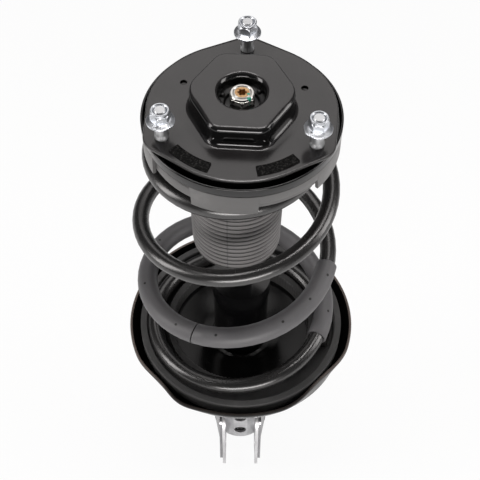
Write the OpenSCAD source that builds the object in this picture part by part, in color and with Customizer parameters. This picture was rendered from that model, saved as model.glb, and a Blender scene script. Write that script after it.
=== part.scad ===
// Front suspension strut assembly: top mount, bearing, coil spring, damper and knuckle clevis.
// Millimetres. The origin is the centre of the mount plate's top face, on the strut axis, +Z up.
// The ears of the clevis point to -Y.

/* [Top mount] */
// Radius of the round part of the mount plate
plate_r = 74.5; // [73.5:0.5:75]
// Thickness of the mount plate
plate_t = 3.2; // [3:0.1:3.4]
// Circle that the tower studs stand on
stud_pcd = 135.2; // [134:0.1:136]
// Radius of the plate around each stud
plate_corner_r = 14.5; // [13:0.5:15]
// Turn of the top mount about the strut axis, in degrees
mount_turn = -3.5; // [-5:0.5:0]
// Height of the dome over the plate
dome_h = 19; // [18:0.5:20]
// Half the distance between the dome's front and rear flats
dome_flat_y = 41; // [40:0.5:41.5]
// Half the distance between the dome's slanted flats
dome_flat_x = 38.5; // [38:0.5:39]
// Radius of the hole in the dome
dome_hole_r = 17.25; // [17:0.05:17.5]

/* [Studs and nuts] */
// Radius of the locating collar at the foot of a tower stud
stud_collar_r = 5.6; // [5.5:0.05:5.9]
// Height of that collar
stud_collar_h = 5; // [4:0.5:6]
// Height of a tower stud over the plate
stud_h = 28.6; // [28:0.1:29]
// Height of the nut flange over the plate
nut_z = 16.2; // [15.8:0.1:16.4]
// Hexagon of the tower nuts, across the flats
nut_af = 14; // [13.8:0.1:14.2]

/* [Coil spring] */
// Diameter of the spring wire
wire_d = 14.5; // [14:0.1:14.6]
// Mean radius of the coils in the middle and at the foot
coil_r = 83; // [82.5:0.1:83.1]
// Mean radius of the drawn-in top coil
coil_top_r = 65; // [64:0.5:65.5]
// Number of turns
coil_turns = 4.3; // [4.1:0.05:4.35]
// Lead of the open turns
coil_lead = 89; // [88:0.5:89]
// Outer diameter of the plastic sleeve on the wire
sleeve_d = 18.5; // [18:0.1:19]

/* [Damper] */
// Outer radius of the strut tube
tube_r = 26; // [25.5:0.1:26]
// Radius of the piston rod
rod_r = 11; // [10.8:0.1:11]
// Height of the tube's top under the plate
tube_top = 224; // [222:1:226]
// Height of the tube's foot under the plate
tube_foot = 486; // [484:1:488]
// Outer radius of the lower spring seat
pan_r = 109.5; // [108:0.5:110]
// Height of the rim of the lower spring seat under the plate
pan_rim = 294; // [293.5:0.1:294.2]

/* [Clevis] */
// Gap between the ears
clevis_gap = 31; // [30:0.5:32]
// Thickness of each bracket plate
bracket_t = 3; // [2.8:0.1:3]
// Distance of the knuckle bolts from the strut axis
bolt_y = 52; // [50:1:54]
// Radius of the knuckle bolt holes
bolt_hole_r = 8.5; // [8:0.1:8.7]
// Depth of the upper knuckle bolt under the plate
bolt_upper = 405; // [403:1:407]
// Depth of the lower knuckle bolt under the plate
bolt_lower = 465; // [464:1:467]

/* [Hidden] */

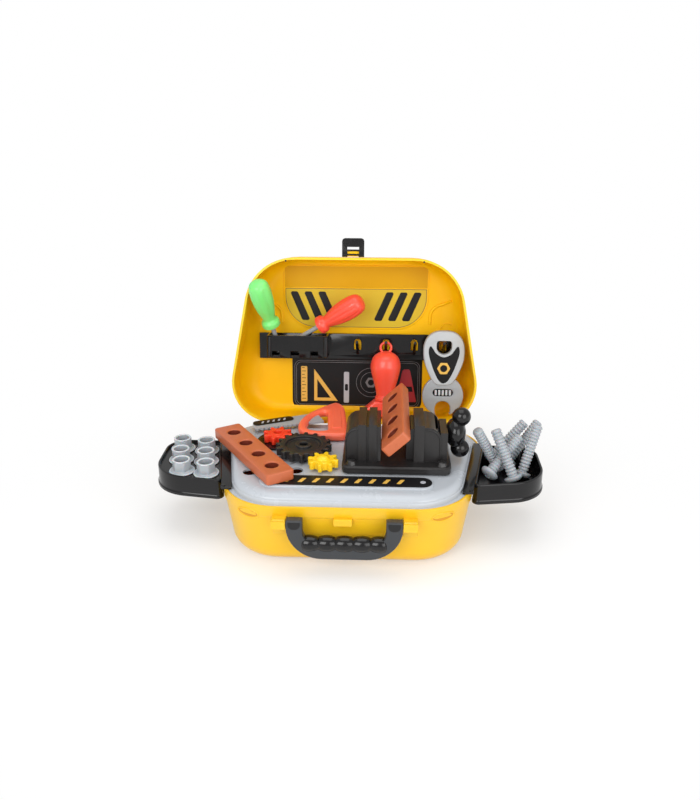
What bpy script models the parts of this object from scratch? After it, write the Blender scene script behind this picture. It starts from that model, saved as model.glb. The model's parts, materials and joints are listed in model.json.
....................
# Task statement:
Reproduce every entry shown above, precisely as it stands.

# Correct output:
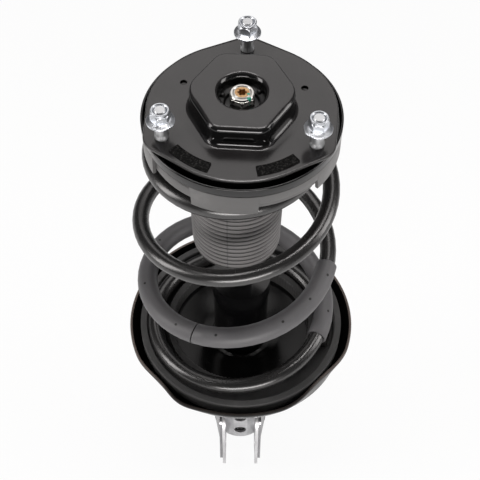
Write the OpenSCAD source that builds the object in this picture part by part, in color and with Customizer parameters. This picture was rendered from that model, saved as model.glb, and a Blender scene script. Write that script after it.
=== part.scad ===
// Front suspension strut assembly: top mount, bearing, coil spring, damper and knuckle clevis.
// Millimetres. The origin is the centre of the mount plate's top face, on the strut axis, +Z up.
// The ears of the clevis point to -Y.

/* [Top mount] */
// Radius of the round part of the mount plate
plate_r = 74.5; // [73.5:0.5:75]
// Thickness of the mount plate
plate_t = 3.2; // [3:0.1:3.4]
// Circle that the tower studs stand on
stud_pcd = 135.2; // [134:0.1:136]
// Radius of the plate around each stud
plate_corner_r = 14.5; // [13:0.5:15]
// Turn of the top mount about the strut axis, in degrees
mount_turn = -3.5; // [-5:0.5:0]
// Height of the dome over the plate
dome_h = 19; // [18:0.5:20]
// Half the distance between the dome's front and rear flats
dome_flat_y = 41; // [40:0.5:41.5]
// Half the distance between the dome's slanted flats
dome_flat_x = 38.5; // [38:0.5:39]
// Radius of the hole in the dome
dome_hole_r = 17.25; // [17:0.05:17.5]

/* [Studs and nuts] */
// Radius of the locating collar at the foot of a tower stud
stud_collar_r = 5.6; // [5.5:0.05:5.9]
// Height of that collar
stud_collar_h = 5; // [4:0.5:6]
// Height of a tower stud over the plate
stud_h = 28.6; // [28:0.1:29]
// Height of the nut flange over the plate
nut_z = 16.2; // [15.8:0.1:16.4]
// Hexagon of the tower nuts, across the flats
nut_af = 14; // [13.8:0.1:14.2]

/* [Coil spring] */
// Diameter of the spring wire
wire_d = 14.5; // [14:0.1:14.6]
// Mean radius of the coils in the middle and at the foot
coil_r = 83; // [82.5:0.1:83.1]
// Mean radius of the drawn-in top coil
coil_top_r = 65; // [64:0.5:65.5]
// Number of turns
coil_turns = 4.3; // [4.1:0.05:4.35]
// Lead of the open turns
coil_lead = 89; // [88:0.5:89]
// Outer diameter of the plastic sleeve on the wire
sleeve_d = 18.5; // [18:0.1:19]

/* [Damper] */
// Outer radius of the strut tube
tube_r = 26; // [25.5:0.1:26]
// Radius of the piston rod
rod_r = 11; // [10.8:0.1:11]
// Height of the tube's top under the plate
tube_top = 224; // [222:1:226]
// Height of the tube's foot under the plate
tube_foot = 486; // [484:1:488]
// Outer radius of the lower spring seat
pan_r = 109.5; // [108:0.5:110]
// Height of the rim of the lower spring seat under the plate
pan_rim = 294; // [293.5:0.1:294.2]

/* [Clevis] */
// Gap between the ears
clevis_gap = 31; // [30:0.5:32]
// Thickness of each bracket plate
bracket_t = 3; // [2.8:0.1:3]
// Distance of the knuckle bolts from the strut axis
bolt_y = 52; // [50:1:54]
// Radius of the knuckle bolt holes
bolt_hole_r = 8.5; // [8:0.1:8.7]
// Depth of the upper knuckle bolt under the plate
bolt_upper = 405; // [403:1:407]
// Depth of the lower knuckle bolt under the plate
bolt_lower = 465; // [464:1:467]

/* [Hidden] */

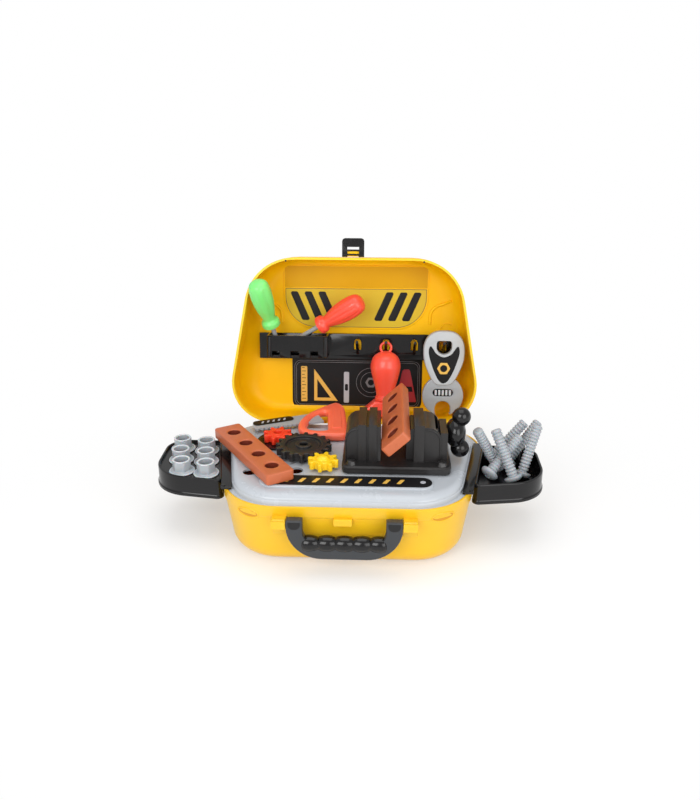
What bpy script models the parts of this object from scratch? After it, write the Blender scene script behind this picture. It starts from that model, saved as model.glb. The model's parts, materials and joints are listed in model.json.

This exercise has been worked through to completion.